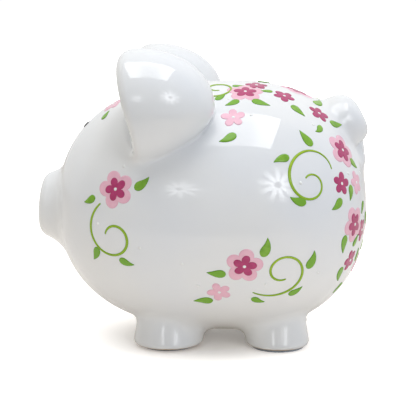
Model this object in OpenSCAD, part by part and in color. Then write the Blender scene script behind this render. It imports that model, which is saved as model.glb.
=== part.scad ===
// Slip-cast ceramic piggy bank with a rubber stopper in the belly.
// The snout points along -X, the tail along +X, and the pig's left side is -Y.
// The origin is on the table, under the middle of the bank's bounding box.

/* [Body] */
// Widest diameter of the egg-shaped body
body_d = 162; // [158:1:166]
// Height of the body's long axis above the table
axis_h = 88; // [87:1:91]
// How far behind the middle of the bank the widest section lies
widest_x = 20.5; // [19:0.5:22]
// Length of the egg in front of its widest section
front_len = 116; // [114:1:118]
// Length of the egg behind its widest section
rear_len = 85; // [84:1:86]
// Thickness of the fired clay wall
wall = 5; // [4:0.5:6]

/* [Snout] */
// Diameter of the snout just behind its rounded rim
snout_d = 40; // [38:1:42]
// How far the middle of the snout's face stands in front of the egg's tip
snout_out = 12; // [11:1:13]
// Radius of the rounded rim of the snout
snout_rim_r = 4; // [3:0.5:5]
// Diameter of a nostril dimple
nostril_d = 7; // [5:0.5:8]

/* [Legs] */
// Sideways distance from the middle plane to the centre of a leg
leg_y = 27; // [26:1:28]
// Position along the body of the front legs
front_leg_x = -22; // [-23:1:-21]
// Position along the body of the rear legs
rear_leg_x = 49; // [48:1:50]
// Diameter of a front foot
front_foot_d = 45; // [44:1:46]
// Diameter of a rear foot
rear_foot_d = 41; // [40:1:42]
// Thickness of the felt pad under each foot
pad_t = 1.5; // [1:0.5:2]

/* [Ears] */
// Sideways distance from the middle plane to the centre of an ear
ear_y = 54; // [52:1:56]
// Radius of the ear cup at its mouth
ear_r = 37; // [35:1:38]
// Depth of the ear cup, from its mouth back
ear_depth = 56; // [52:1:58]
// Thickness of the ear's clay
ear_wall = 7; // [6:0.5:8]

/* [Coin slot] */
// Length of the coin slot
slot_len = 40; // [36:1:44]
// Width of the coin slot
slot_w = 5; // [4.5:0.5:6]
// Position along the body of the middle of the slot
slot_x = 22; // [18:1:26]

/* [Stopper] */
// Diameter of the round hole in the belly
bore_d = 30; // [28:1:31]
// Radial play between the stopper and its hole
play = 0.08; // [0.05:0.01:0.1]
// Diameter of the stopper's flange
flange_d = 37; // [36:0.5:38]
// Height of the stopper's hollow neck above the flange
neck_h = 11; // [9:1:12]

/* [Hidden] */

// Colours
glaze = [0.95, 0.95, 0.94];
rubber = [0.88, 0.87, 0.84];
felt = [0.42, 0.46, 0.52];

// Which side of the pig: its left is -Y
LEFT = -1;
RIGHT = 1;

// The egg's half outline is a superellipse, blunter towards the snout
front_bow = 2.8;
front_round = 2.2;
rear_bow = 2.3;
rear_round = 2.3;
egg_steps = 22;

// Snout
snout_base_flare = 4;
snout_face_dome = 0.8;
nostril_y = 7.5;
nostril_depth = 2;

// Belly well: a flat seat round the hole, recessed so that the stopper clears the table
well_x = 14;
well_d = 40;
seat_z = 11;
boss_d = 48;
boss_top = 17;

// Legs
leg_taper = 1.5;
leg_top = 46;
foot_edge_r = 3;
pad_d = 34;
vent_d = 10;
sole_t = 6;

// Ears: the mouth leans forward, so its plane faces a little down
ear_x = -45.5;
ear_z = 154.5;
ear_tilt = 4;
mouth_x = -42;
mouth_lean = 16.5;
ear_start = -28;
ear_steps = 20;

// Tail: one fat curl that lies on the rump, with its root below it
tail_x = 93;
tail_z = 141;
tail_axis = 38;
tail_loop_r = 10;
tail_rope_r = 8.5;
tail_root_x = 99;
tail_root_z = 121.5;

// Stopper
seat_gap = 0.15;
flange_t = 2.6;
neck_wall = 3;
grip_w = 4;
grip_len = 17;
grip_well_d = 23;
grip_depth = 1.6;
rib_r = 0.6;

// Radius of the egg, made bigger all round by grow, at s from its widest section
function egg_front_r(s, grow) =
  (body_d / 2 + grow) * pow(1 - pow(-s / (front_len + grow), front_bow), 1 / front_round);
function egg_rear_r(s, grow) =
  (body_d / 2 + grow) * pow(1 - pow(s / (rear_len + grow), rear_bow), 1 / rear_round);
function egg_r(s, grow) = s < 0 ? egg_front_r(s, grow) : egg_rear_r(s, grow);

// The egg's half outline as [radius, position], from start back to the rump's tip
function egg_outline(start, grow) = concat(
  [for (i = [0 : egg_steps]) let (s = start * cos(90 * i / egg_steps)) [egg_r(s, grow), s]],
  [for (i = [1 : egg_steps - 1])
    let (s = (rear_len + grow) * sin(90 * i / egg_steps)) [egg_r(s, grow), s]],
  [[0, rear_len + grow]]
);

// The snout's half outline: domed face, rounded rim, then a flare back to the egg
snout_face = -front_len - snout_out;
rim_s = snout_face + snout_face_dome + snout_rim_r;
rim_r = snout_d / 2 - snout_rim_r;
snout_outline = concat(
  [[0, snout_face]],
  [for (a = [0 : 15 : 90]) [rim_r + snout_rim_r * sin(a), rim_s - snout_rim_r * cos(a)]]
);
snout_base = -front_len + 3;

// The inside follows the outside, and reaches into the snout
cavity_snout_r = snout_d / 2 - wall - 2;
cavity_start = -front_len + wall + 2;

module along_body() {
  translate([widest_x, 0, axis_h]) rotate([0, 90, 0]) children();
}

module body_outside() {
  along_body()
    rotate_extrude($fn = 120)
      polygon(concat(
        snout_outline,
        [[snout_d / 2 + snout_base_flare, snout_base - 0.5]],
        egg_outline(snout_base, 0)
      ));
}

module body_inside() {
  along_body()
    rotate_extrude($fn = 120)
      polygon(concat(
        [[0, snout_face + wall + 1], [cavity_snout_r, snout_face + wall + 1]],
        [[cavity_snout_r, cavity_start - 0.5]],
        egg_outline(cavity_start, -wall)
      ));
}

// A boss inside the belly carries the stopper's bore and seat
module belly_boss() {
  intersection() {
    translate([well_x, 0, 0]) cylinder(h = boss_top, d = boss_d, $fn = 96);
    body_outside();
  }
}

module belly_hole() {
  translate([well_x, 0, -1]) {
    cylinder(h = seat_z + 1, d = well_d, $fn = 96);
    cylinder(h = boss_top + 10, d = bore_d, $fn = 96);
  }
}

module coin_slot() {
  straight = slot_len - slot_w;
  translate([slot_x, 0, axis_h + body_d / 2 - 3 * wall]) {
    translate([-straight / 2, -slot_w / 2, 0]) cube([straight, slot_w, 6 * wall]);
    for (end = [-1, 1])
      translate([end * straight / 2, 0, 0]) cylinder(h = 6 * wall, d = slot_w, $fn = 32);
  }
}

module nostrils() {
  ball_r = (pow(nostril_d / 2, 2) + pow(nostril_depth, 2)) / (2 * nostril_depth);
  for (side = [LEFT, RIGHT])
    translate([
      widest_x + snout_face + snout_face_dome / 2 - ball_r + nostril_depth,
      side * nostril_y,
      axis_h
    ]) sphere(r = ball_r, $fn = 48);
}

// Each hollow leg opens into the body through a vent, so that it doesn't burst in the kiln
module leg_vents() {
  for (x = [front_leg_x, rear_leg_x], side = [LEFT, RIGHT])
    translate([x, side * leg_y, pad_t + sole_t]) cylinder(h = 30, d = vent_d, $fn = 48);
}

module body() {
  color(glaze)
    difference() {
      union() {
        difference() {
          body_outside();
          body_inside();
        }
        belly_boss();
      }
      belly_hole();
      coin_slot();
      nostrils();
      leg_vents();
    }
}

// A short flared stub with a rounded foot, cut to sit on the body's skin
module leg(x, side, foot_d) {
  foot_r = foot_d / 2;
  edge_r = foot_r - foot_edge_r;
  color(glaze)
    difference() {
      translate([x, side * leg_y, pad_t])
        rotate_extrude($fn = 96)
          polygon(concat(
            [[0, 0]],
            [for (a = [0 : 15 : 90])
              [edge_r + foot_edge_r * sin(a), foot_edge_r * (1 - cos(a))]],
            [[foot_r - leg_taper, leg_top], [foot_r - leg_taper - wall, leg_top]],
            [[foot_r - leg_taper - wall, sole_t], [0, sole_t]]
          ));
      body_outside();
    }
}

module pad(x, side) {
  color(felt) translate([x, side * leg_y, 0]) cylinder(h = pad_t, d = pad_d, $fn = 96);
}

// Half outline of the ear cup: outside from the mouth to the back, then the inside
function ear_arc(thin) = [
  for (i = [0 : ear_steps])
    let (a = ear_start + (90 - ear_start) * i / ear_steps)
      [(ear_r - thin) * cos(a), (ear_depth - thin) * sin(a)]
];
function backwards(points) = [for (i = [len(points) - 1 : -1 : 0]) points[i]];

module ear_cup() {
  rotate([0, 90 - ear_tilt, 0])
    rotate_extrude($fn = 96)
      polygon(concat(ear_arc(0), backwards(ear_arc(ear_wall))));
}

module ear(side) {
  color(glaze)
    difference() {
      translate([ear_x, side * ear_y, ear_z]) ear_cup();
      translate([mouth_x, side * ear_y, ear_z])
        rotate([0, -mouth_lean, 0])
          translate([-ear_depth, -ear_depth, -ear_depth])
            cube([ear_depth, 2 * ear_depth, 2 * ear_depth]);
      body_outside();
    }
}

module tail() {
  color(glaze)
    difference() {
      union() {
        translate([tail_x, 0, tail_z])
          rotate([0, 90 - tail_axis, 0])
            rotate_extrude($fn = 72)
              translate([tail_loop_r, 0]) circle(r = tail_rope_r, $fn = 48);
        translate([tail_root_x, 0, tail_root_z]) sphere(r = tail_rope_r, $fn = 72);
      }
      body_outside();
    }
}

// Flange, hollow neck with two soft ribs, and a bar across a finger well to pull it by
module belly_stopper() {
  neck_r = bore_d / 2 - play;
  flange_top = seat_z - seat_gap;
  color(rubber)
    translate([well_x, 0, flange_top - flange_t])
      union() {
        difference() {
          rotate_extrude($fn = 96)
            polygon([
              [0, 0], [flange_d / 2 - 0.8, 0], [flange_d / 2, 0.8], [flange_d / 2, flange_t],
              [neck_r, flange_t], [neck_r, flange_t + neck_h - 1.5],
              [neck_r - 1.5, flange_t + neck_h], [neck_r - neck_wall, flange_t + neck_h],
              [neck_r - neck_wall, flange_t + 1.5], [0, flange_t + 1.5]
            ]);
          translate([0, 0, -1]) cylinder(h = grip_depth + 1, d = grip_well_d, $fn = 72);
          for (z = [4, 7])
            translate([0, 0, flange_t + z])
              rotate_extrude($fn = 96)
                translate([neck_r, 0]) circle(r = rib_r, $fn = 24);
        }
        translate([-grip_len / 2, -grip_w / 2, 0])
          cube([grip_len, grip_w, grip_depth + 0.5]);
      }
}

body();
ear(LEFT);  // left_ear
ear(RIGHT);  // right_ear
tail();
leg(front_leg_x, LEFT, front_foot_d);  // front_left_leg
leg(front_leg_x, RIGHT, front_foot_d);  // front_right_leg
leg(rear_leg_x, LEFT, rear_foot_d);  // rear_left_leg
leg(rear_leg_x, RIGHT, rear_foot_d);  // rear_right_leg
pad(front_leg_x, LEFT);  // front_left_pad
pad(front_leg_x, RIGHT);  // front_right_pad
pad(rear_leg_x, LEFT);  // rear_left_pad
pad(rear_leg_x, RIGHT);  // rear_right_pad
belly_stopper();
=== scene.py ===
"""Looks of the piggy bank: a soft glazed skin, raised painted enamel, a rubber stopper and felt pads.

Shapes are worked out in millimetres in the CAD's own axes: the snout points along -X, the tail along +X,
and the pig's left side is -Y. Meshes are made in metres.
"""
import math

import bmesh
import bpy
import numpy as np
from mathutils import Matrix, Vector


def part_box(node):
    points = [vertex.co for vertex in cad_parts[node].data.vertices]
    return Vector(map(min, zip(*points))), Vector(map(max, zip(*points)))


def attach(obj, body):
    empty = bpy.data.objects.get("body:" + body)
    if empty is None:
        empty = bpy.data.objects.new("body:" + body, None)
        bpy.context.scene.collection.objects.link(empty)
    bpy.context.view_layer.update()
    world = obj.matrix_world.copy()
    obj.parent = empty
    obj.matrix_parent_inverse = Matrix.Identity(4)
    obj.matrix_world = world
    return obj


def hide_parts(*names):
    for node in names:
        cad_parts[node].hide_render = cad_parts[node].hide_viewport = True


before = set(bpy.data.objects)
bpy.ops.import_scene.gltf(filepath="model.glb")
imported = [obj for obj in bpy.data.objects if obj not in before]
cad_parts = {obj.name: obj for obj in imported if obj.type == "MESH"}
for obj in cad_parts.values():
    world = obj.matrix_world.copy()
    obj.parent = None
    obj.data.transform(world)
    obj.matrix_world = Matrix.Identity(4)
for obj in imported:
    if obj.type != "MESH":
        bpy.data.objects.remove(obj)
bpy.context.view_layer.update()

import openvdb
from mathutils import Vector
from mathutils.geometry import tessellate_polygon

MM = 0.001
LEFT = -1
RIGHT = 1


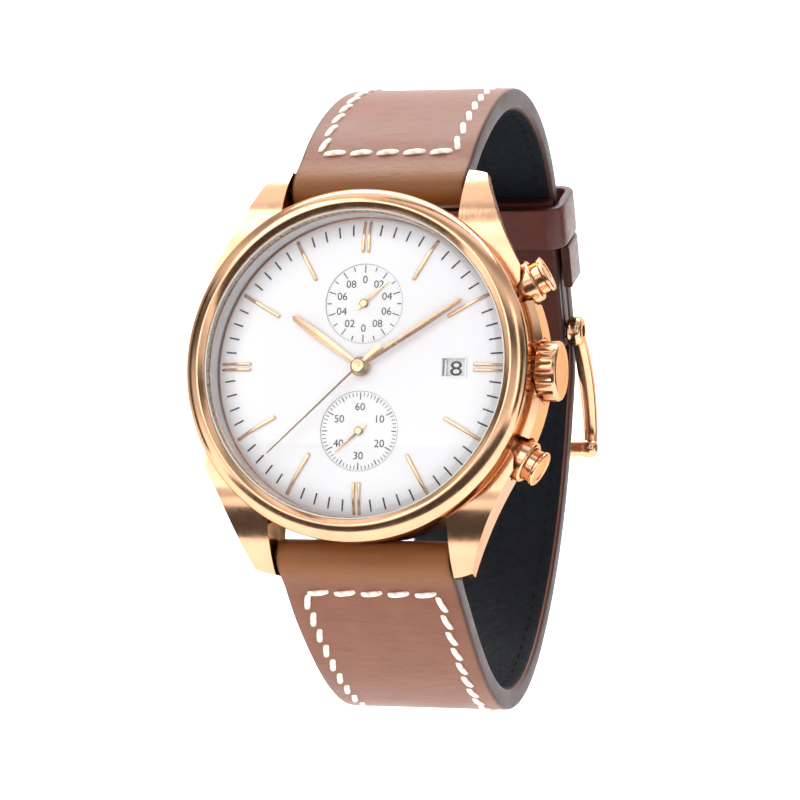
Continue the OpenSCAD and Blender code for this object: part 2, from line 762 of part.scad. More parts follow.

——————

● **CHALLENGE**:
From the records above, repeat exactly the lines from the one with "leg(front_leg_x, RIGHT, front_foot_d);" through the one with "for node in", both included.

● **ANSWER**:
leg(front_leg_x, RIGHT, front_foot_d);  // front_right_leg
leg(rear_leg_x, LEFT, rear_foot_d);  // rear_left_leg
leg(rear_leg_x, RIGHT, rear_foot_d);  // rear_right_leg
pad(front_leg_x, LEFT);  // front_left_pad
pad(front_leg_x, RIGHT);  // front_right_pad
pad(rear_leg_x, LEFT);  // rear_left_pad
pad(rear_leg_x, RIGHT);  // rear_right_pad
belly_stopper();
=== scene.py ===
"""Looks of the piggy bank: a soft glazed skin, raised painted enamel, a rubber stopper and felt pads.

Shapes are worked out in millimetres in the CAD's own axes: the snout points along -X, the tail along +X,
and the pig's left side is -Y. Meshes are made in metres.
"""
import math

import bmesh
import bpy
import numpy as np
from mathutils import Matrix, Vector


def part_box(node):
    points = [vertex.co for vertex in cad_parts[node].data.vertices]
    return Vector(map(min, zip(*points))), Vector(map(max, zip(*points)))


def attach(obj, body):
    empty = bpy.data.objects.get("body:" + body)
    if empty is None:
        empty = bpy.data.objects.new("body:" + body, None)
        bpy.context.scene.collection.objects.link(empty)
    bpy.context.view_layer.update()
    world = obj.matrix_world.copy()
    obj.parent = empty
    obj.matrix_parent_inverse = Matrix.Identity(4)
    obj.matrix_world = world
    return obj


def hide_parts(*names):
    for node in names:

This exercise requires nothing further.